Records from a data collection:
════════════════════

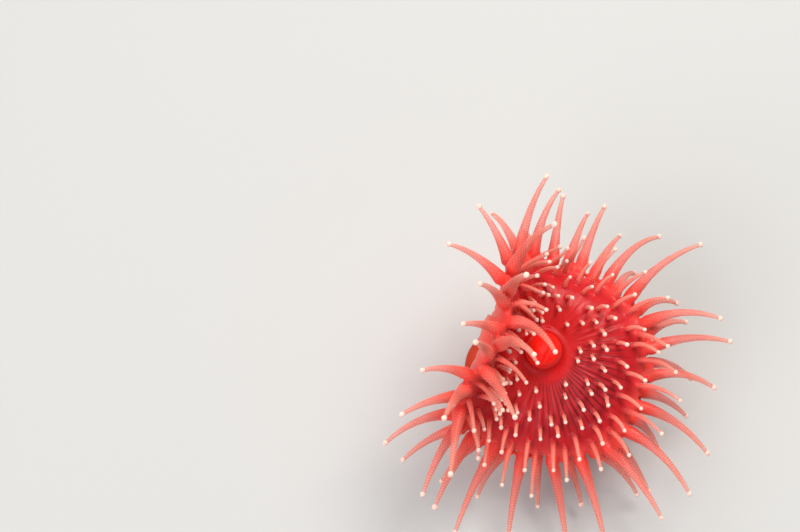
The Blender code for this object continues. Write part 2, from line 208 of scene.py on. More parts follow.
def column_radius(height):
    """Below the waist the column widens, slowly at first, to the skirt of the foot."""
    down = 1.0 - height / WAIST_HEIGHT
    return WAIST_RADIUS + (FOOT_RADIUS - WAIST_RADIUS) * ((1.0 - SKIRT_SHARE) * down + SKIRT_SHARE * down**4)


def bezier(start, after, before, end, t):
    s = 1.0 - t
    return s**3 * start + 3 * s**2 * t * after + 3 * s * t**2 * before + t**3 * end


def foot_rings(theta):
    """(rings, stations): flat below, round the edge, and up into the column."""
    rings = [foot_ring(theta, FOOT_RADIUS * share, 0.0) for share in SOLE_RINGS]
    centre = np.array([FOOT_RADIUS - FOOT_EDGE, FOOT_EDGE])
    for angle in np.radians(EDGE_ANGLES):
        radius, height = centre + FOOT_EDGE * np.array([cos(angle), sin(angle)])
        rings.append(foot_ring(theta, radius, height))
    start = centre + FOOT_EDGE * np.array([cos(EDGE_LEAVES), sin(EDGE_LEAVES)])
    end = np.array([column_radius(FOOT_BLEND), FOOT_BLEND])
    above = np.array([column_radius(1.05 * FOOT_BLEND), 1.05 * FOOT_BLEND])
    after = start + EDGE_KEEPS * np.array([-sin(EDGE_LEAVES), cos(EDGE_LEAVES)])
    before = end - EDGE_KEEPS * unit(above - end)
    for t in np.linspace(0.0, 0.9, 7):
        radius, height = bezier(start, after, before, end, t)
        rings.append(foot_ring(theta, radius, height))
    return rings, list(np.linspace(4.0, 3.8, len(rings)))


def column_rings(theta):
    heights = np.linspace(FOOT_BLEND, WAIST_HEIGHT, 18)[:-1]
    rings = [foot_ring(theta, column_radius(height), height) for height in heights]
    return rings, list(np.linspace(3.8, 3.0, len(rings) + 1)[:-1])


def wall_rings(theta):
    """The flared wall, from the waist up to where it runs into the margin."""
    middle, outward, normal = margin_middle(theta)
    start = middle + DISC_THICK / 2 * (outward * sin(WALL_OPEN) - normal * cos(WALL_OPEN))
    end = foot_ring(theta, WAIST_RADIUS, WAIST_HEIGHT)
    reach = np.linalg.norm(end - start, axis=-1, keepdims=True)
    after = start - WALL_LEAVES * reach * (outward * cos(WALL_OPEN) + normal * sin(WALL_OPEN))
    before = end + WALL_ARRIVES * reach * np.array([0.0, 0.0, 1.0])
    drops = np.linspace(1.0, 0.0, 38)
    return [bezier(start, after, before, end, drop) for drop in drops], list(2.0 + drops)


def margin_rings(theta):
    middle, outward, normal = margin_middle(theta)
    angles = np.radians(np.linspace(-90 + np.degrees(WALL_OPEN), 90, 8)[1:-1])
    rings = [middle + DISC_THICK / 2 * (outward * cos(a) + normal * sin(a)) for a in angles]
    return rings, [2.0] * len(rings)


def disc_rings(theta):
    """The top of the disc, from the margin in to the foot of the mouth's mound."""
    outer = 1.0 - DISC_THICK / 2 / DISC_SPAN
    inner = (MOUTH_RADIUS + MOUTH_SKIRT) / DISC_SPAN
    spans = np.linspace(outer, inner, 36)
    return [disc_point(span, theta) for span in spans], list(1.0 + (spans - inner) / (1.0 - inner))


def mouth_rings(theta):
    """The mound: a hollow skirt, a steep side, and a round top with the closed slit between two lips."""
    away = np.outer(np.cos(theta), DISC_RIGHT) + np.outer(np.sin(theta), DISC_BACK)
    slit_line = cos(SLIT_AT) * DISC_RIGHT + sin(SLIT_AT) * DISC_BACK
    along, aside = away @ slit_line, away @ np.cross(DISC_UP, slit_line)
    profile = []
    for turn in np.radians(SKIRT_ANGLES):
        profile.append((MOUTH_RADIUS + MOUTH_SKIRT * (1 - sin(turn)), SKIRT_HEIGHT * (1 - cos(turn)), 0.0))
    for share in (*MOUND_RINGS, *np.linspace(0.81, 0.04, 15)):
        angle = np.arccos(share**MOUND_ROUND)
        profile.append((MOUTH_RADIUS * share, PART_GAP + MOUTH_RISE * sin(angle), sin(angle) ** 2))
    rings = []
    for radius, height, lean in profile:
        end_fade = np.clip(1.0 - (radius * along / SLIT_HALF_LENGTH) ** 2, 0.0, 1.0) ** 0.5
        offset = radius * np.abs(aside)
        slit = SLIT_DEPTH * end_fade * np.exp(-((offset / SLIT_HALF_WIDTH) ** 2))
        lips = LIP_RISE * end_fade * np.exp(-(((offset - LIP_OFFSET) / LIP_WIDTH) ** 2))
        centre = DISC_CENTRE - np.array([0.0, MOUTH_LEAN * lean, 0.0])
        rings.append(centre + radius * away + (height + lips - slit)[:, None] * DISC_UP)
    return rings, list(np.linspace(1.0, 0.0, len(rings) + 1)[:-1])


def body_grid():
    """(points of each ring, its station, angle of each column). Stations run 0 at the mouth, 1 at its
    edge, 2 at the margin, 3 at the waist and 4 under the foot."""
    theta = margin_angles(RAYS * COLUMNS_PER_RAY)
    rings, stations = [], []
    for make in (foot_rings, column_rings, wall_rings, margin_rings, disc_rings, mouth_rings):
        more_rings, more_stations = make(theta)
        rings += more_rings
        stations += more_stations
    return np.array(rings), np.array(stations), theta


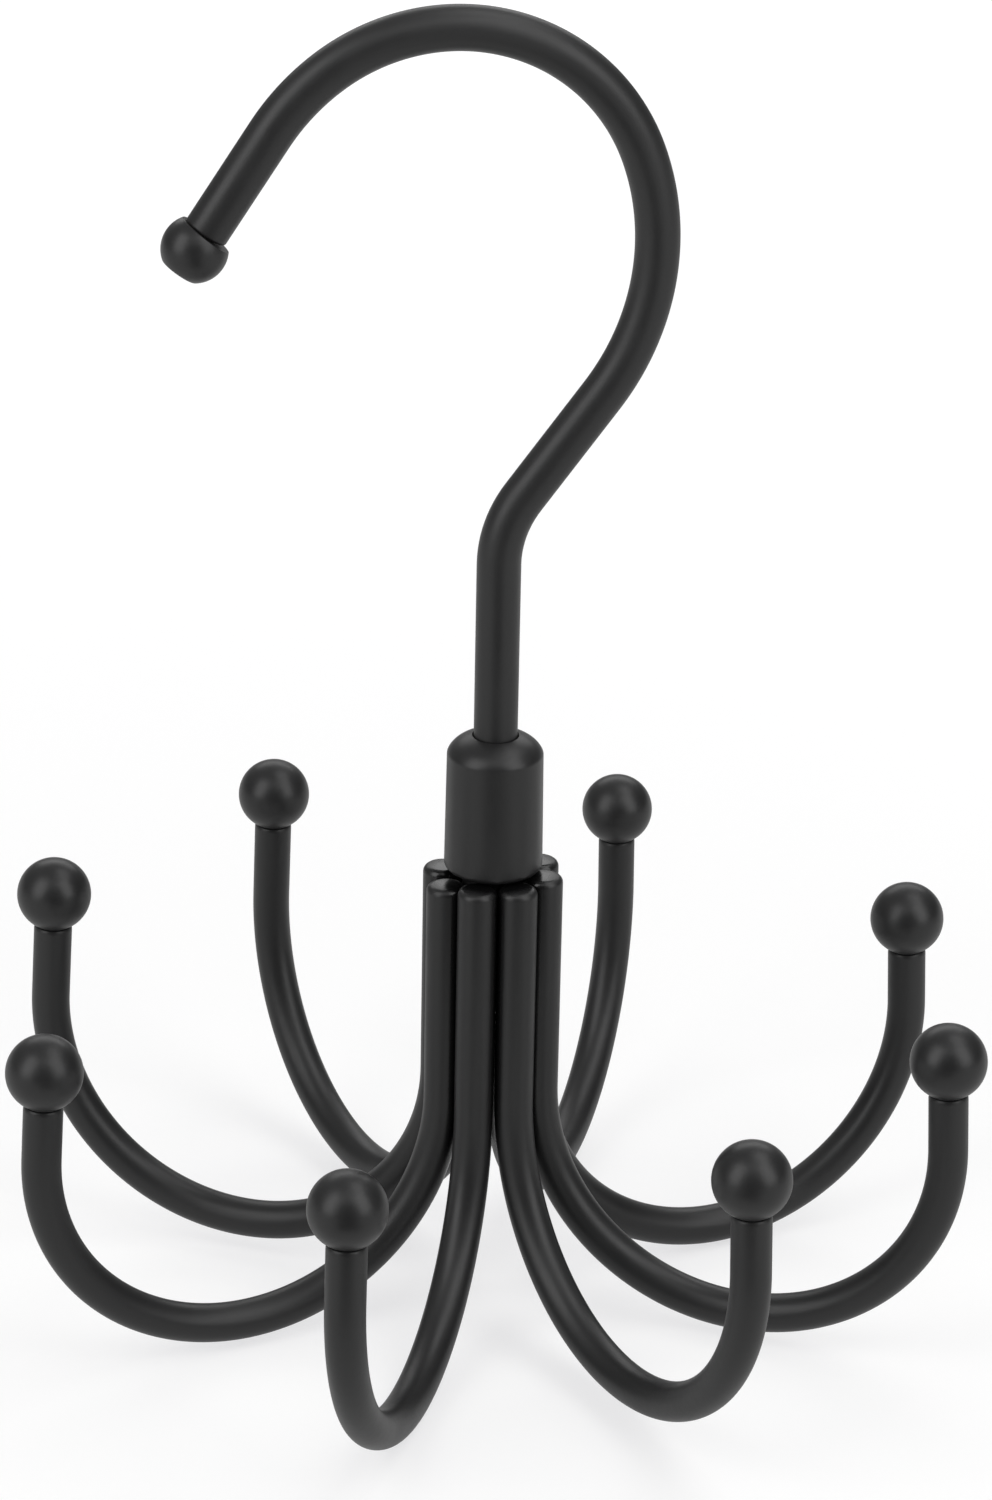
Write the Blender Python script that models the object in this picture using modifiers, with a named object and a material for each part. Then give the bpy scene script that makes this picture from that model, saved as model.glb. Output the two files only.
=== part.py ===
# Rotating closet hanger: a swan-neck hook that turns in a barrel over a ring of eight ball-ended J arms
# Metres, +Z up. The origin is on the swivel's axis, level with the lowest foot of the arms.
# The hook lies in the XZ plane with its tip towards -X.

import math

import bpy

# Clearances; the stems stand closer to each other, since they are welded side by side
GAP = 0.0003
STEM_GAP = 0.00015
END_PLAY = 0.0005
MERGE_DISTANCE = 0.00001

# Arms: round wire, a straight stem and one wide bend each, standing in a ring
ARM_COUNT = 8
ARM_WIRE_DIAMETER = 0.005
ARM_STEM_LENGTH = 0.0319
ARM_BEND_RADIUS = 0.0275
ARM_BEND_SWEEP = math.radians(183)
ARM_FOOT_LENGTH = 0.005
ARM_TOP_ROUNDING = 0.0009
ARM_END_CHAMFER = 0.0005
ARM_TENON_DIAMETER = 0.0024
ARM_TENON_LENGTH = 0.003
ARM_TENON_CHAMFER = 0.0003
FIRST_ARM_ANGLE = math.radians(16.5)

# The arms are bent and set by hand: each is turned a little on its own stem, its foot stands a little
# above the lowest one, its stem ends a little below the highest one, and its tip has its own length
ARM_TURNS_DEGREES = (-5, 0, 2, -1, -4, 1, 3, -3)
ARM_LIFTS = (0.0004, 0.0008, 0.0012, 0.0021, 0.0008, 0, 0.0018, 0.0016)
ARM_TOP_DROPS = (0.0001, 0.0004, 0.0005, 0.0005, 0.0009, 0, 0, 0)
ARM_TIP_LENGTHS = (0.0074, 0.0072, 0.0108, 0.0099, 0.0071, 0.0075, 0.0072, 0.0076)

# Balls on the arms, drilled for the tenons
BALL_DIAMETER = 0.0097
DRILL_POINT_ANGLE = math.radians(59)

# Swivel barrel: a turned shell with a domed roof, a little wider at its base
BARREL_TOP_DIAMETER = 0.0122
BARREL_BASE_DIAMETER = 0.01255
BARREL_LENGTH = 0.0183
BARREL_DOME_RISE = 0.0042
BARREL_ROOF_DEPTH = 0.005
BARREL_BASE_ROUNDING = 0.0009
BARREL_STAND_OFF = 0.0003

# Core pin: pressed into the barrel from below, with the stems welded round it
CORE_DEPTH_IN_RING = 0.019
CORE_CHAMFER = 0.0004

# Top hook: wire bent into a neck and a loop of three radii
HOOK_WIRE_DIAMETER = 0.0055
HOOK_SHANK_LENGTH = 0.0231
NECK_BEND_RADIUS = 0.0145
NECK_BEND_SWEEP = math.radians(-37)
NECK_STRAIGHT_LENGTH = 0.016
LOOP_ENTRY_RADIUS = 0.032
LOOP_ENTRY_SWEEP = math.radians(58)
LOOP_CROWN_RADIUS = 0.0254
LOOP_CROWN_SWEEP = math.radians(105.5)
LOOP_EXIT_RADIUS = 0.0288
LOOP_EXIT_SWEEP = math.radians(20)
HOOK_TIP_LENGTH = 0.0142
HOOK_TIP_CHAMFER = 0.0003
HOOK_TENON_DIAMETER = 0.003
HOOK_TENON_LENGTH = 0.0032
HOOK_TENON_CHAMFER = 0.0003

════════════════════

• **REQUIREMENTS**: Set down verbatim only the lines between the start of the data above and the line with "return s**3 *", both boundaries included.

• **EXPECTED ANSWER**:
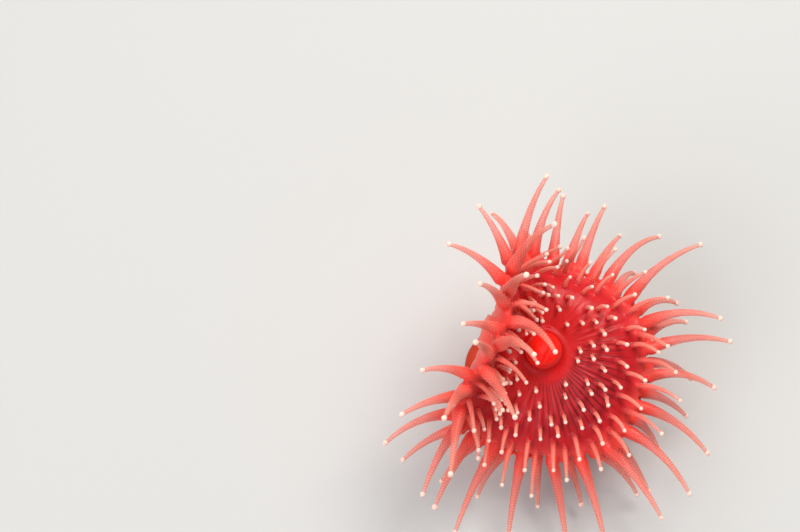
The Blender code for this object continues. Write part 2, from line 208 of scene.py on. More parts follow.
def column_radius(height):
    """Below the waist the column widens, slowly at first, to the skirt of the foot."""
    down = 1.0 - height / WAIST_HEIGHT
    return WAIST_RADIUS + (FOOT_RADIUS - WAIST_RADIUS) * ((1.0 - SKIRT_SHARE) * down + SKIRT_SHARE * down**4)


def bezier(start, after, before, end, t):
    s = 1.0 - t
    return s**3 * start + 3 * s**2 * t * after + 3 * s * t**2 * before + t**3 * end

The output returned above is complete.